Giocoli et al. (2008)
The Authors present the result of several Electrical Resistivity Tomography (ERT) surveys, carried out to study the subsurface structural and sedimentary settings of the upper Ufita River valley, and to evaluate their efficiency to distinguish the geological boundary between shallow Quaternary sedimentary deposits and clayey bedrock characterized by moderate resistivity contrast.
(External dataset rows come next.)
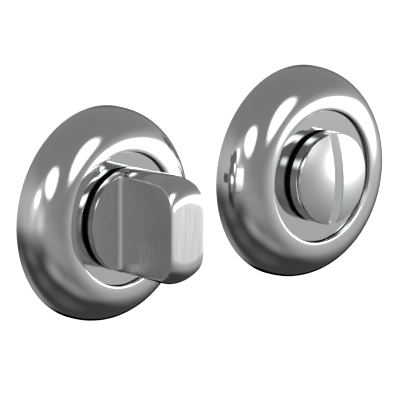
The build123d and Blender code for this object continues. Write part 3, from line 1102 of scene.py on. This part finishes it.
# %% The soft boxes
# azimuth, elevation, half width, half height, tilt, softness, strength
soft_boxes = [
    (-54, 32.5, 14.7, 10, -46, 1.1, 5.0),  # lamp at the upper left, over the camera
    (9.3, 31, 11.3, 15.5, -25, 1.1, 5.0),  # lamp above the middle
    (58.5, 0, 24.3, 9.3, 3, 0.8, 6.0),  # wide lamp on the right
    (-86.5, 18, 5.8, 6.5, -21, 1.1, 5.0),  # small lamp on the far left
    (-67.7, -2, 9.8, 9.6, -32, 1.7, 0.32),  # faint patch below it
    (-87, 17, 9.7, 17.7, -26, 1.9, 0.56),  # the glow round it
    (-99.6, 3, 51.5, 25.2, -14, 0.9, 0.31),  # pale left side of the tent
    (61, -11.3, 37.5, 25.4, 1, 1.1, 0.54),  # pale side under the right lamp
    (-17.5, -25.6, 37.6, 12.4, -3, 1.25, 0.31),  # pale band below the horizon
    (6, -49.6, 23, 9, 15, 1.9, 0.31),  # two pale patches low down
    (-42, -46, 13.4, 10, -12, 1.9, 0.31),
    (-106, -62, 12.2, 10, 0, 1.9, 0.08),  # two faint ones on the far left
    (-109, -36, 12, 7.7, -21, 1.9, 0.1),
    (180, -8, 28, 35, 0, 0.8, 0.8),  # soft box behind the set
    (140, -10, 26, 28, 0, 0.8, -0.2)]  # black flag beside it
glow_sum = ramp.outputs[0]
for azimuth, elevation, half_width, half_height, tilt, softness, power in soft_boxes:
    centre = towards(azimuth, elevation)
    side = Vector((0, 0, 1)).cross(centre).normalized()
    upright = centre.cross(side)
    lean = math.radians(tilt)
    wide = (side * math.cos(lean) + upright * math.sin(lean)) / math.sin(math.radians(half_width))
    high = (upright * math.cos(lean) - side * math.sin(lean)) / math.sin(math.radians(half_height))
    across, up = along(wide), along(high)
    squares = reckon("ADD", reckon("MULTIPLY", across, across), reckon("MULTIPLY", up, up))
    inside = add_node(tree, "ShaderNodeMapRange", {"interpolation_type": "SMOOTHSTEP"},
                      i0=reckon("SQRT", squares), i1=1 + softness / 2, i2=1 - softness / 2,
                      i3=0.0, i4=power).outputs[0]
    ahead = reckon("GREATER_THAN", along(centre))
    glow_sum = reckon("ADD", glow_sum, reckon("MULTIPLY", inside, ahead))
glow = add_node(tree, "ShaderNodeEmission", Strength=glow_sum)
tree.links.new(glow.outputs[0], tree.nodes["Material Output"].inputs["Surface"])
tent.data.materials.append(material)
print(len(soft_boxes), "soft boxes in the tent")

# %% [markdown]
# The camera looks from the left and a little from above, from far away through a long lens, as for a
# catalogue picture: the two roses look almost the same size.

# %% Camera
azimuth, elevation, distance = -44.387, 12.793, 2.42142
aim = Vector((0.036715, 0.0015, -0.0030795))
back = towards(azimuth, elevation)
camera = bpy.data.objects.new("camera", bpy.data.cameras.new("camera"))
scene.collection.objects.link(camera)
camera.data.sensor_width = 36
camera.data.lens = 900
camera.data.clip_start = 0.1
camera.data.clip_end = 20
camera.location = aim + back * distance
camera.rotation_mode = "QUATERNION"
camera.rotation_quaternion = (-back).to_track_quat("-Z", "Y")
scene.camera = camera
print("camera", distance, "m from the set")
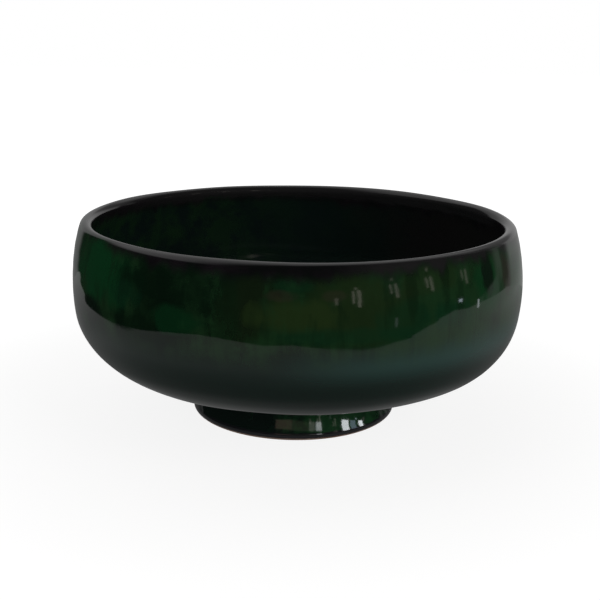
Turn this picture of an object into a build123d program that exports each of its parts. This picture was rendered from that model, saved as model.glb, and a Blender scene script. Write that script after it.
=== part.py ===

They describe five shallow ERTs carried out during this study across a morphological scarp running at the foot of the northeastern slope of the valley. This valley shoulder is characterized by a set of triangular facets, that some authors associated to the presence of a SW-dipping normal fault. However, the tomographies showed the geometrical relationships of alluvial and slope deposits, having a maximum thickness of 30-40 m, and do not showing any growth relationships with the supposed fault. The shallow ERTs highlighted also the morphology of the bedrock, that is very shallow and do not form any basin in front of the mountain front.
The Authors also present the tomographic results of one 3560m-long deep ERT carried out across the deeper part of the Ufita Valley with an investigation depth of about 170 m. The deep resistivity result highlighted the complex alluvial setting, characterized by alternating fine grained lacustrine deposits and coarser gravelly fluvial sediments.